Pas facile de rendre compte d’un roman au titre aussi énigmatique que celui-ci… La narration s’ouvre sur le cadre assez idyllique de Santa Monica où vit Maria Christina Vaatonen (désolée mais le mac et les trémas, c’est juste délicat), originaire d’un grand Nord presque indéfinissable qu’elle a fui dès l’âge de 16 ans. Son village natal constitue en effet une sorte de non lieu et un pays de non droit. Tout oppose cette bourgade glaciale à Santa Monica, villégiature que la jeune femme a choisi parce qu’on peut y déguster des cocktails de crevettes et des glaces à la pastèque, qu’on peut y rouler dans une vieille décapotable verte et vivre à son aise, même si elle ne fait rien de tout cela. Elle a juste besoin de savoir qu’elle le peut. Cela la rassure !
Cette auteure trentenaire y mène une vie agitée où « L’écriture, la nuit et l’alcool sont indissociables », entourée de Joanne, sa meilleure amie qui travaille « dans un restaurant galerie d’art bistrot salle de spectacles », de Dolores Mendes sa femme de ménage, de Jean-Luc Godard, son chat, et de Rafael Claramunt, son mentor et ex-amant, écrivain à succès en pleine décadence.
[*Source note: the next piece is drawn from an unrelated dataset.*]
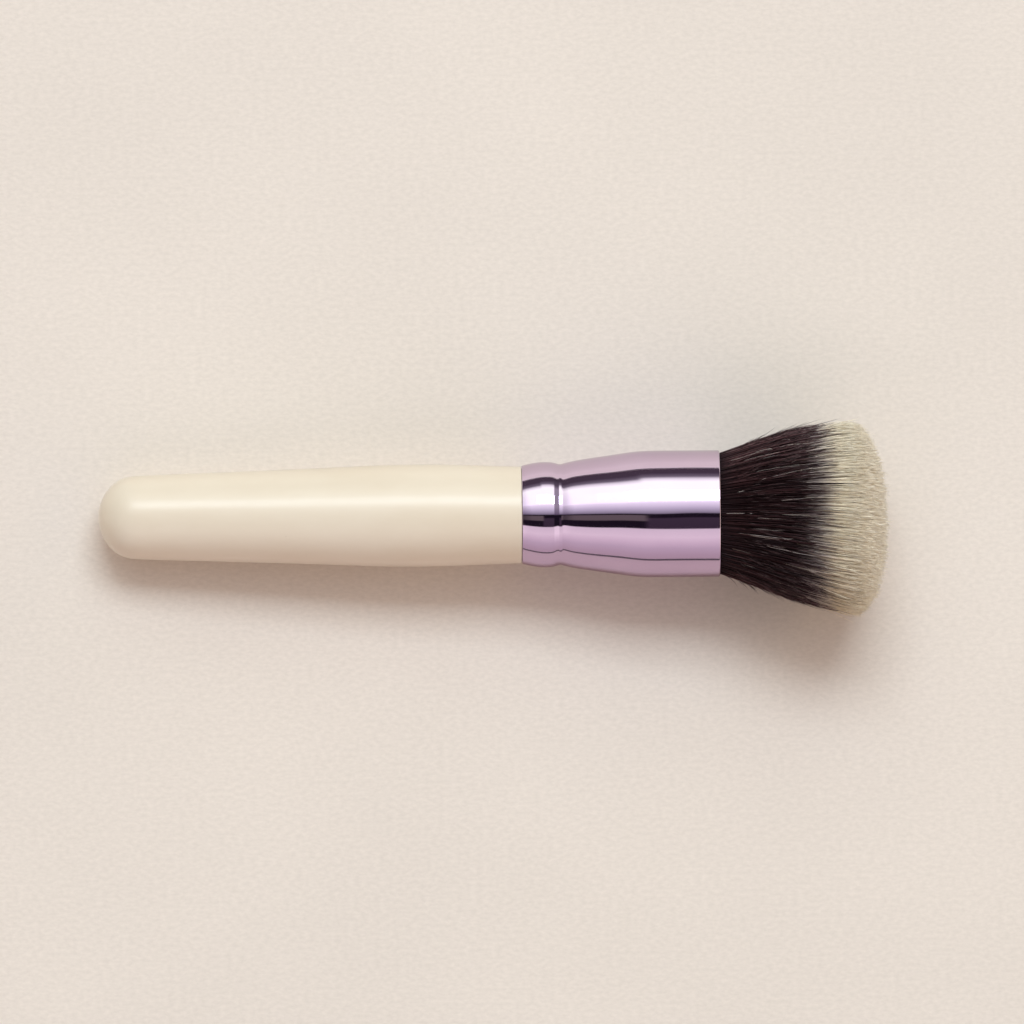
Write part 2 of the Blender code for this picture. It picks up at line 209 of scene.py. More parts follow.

« Claramunt est un homme dont l’orgueil est parfois un handicap. »
Mais voilà que cette vie américaine, qu’elle s’est construite pour oublier une enfance pénible et traumatisante, bascule le 17 janvier 1994 alors qu’elle reçoit un coup de fil de Marguerite Richaumont, sa mère dont elle n’a aucune nouvelle depuis 10 ans. Se rendra-t-elle à Lapérouse pour récupérer Peeleete, son jeune neveu au prénom si improbable ???
Contre toute attente, Maria Christina prépare ses bagages et part à la rencontre de ses souvenirs, de ses blessures. Son voyage est l’occasion d’une longue analepse palpitante. Tout ce qu’elle avait tenté d’enfouir la submerge : la maison rose, l’enfance des sœurs Rose-cul, cette famille étrange et désunie, sa mère « membre actif de l’Eglise de la Rédemption Lumineuse », « Sa religiosité (qui) était horrible, virulente, indignée. ». Elle songe à Liam, le père, qui les appelait, elle et sa sœur Meena, « mes brigands ». Elle revit le drame, l’accident de Meena, son basculement dans le rôle de « la vilaine sœur » à cause d’un serpent jarretière à flancs rouges…Son retour, même fugitif, lui rappelle son départ, sa rencontre déterminante avec Claramunt et sa détermination à se construire, à se faire un nom, à naître vraiment.
« Les virages cruciaux de nos vies tiennent à bien peu de choses. »
Le temps d’un trajet pénible, Maria Christina revoit le film de ses trente premières années, comme si elles devaient être les dernières, comme si sa vie était menacée…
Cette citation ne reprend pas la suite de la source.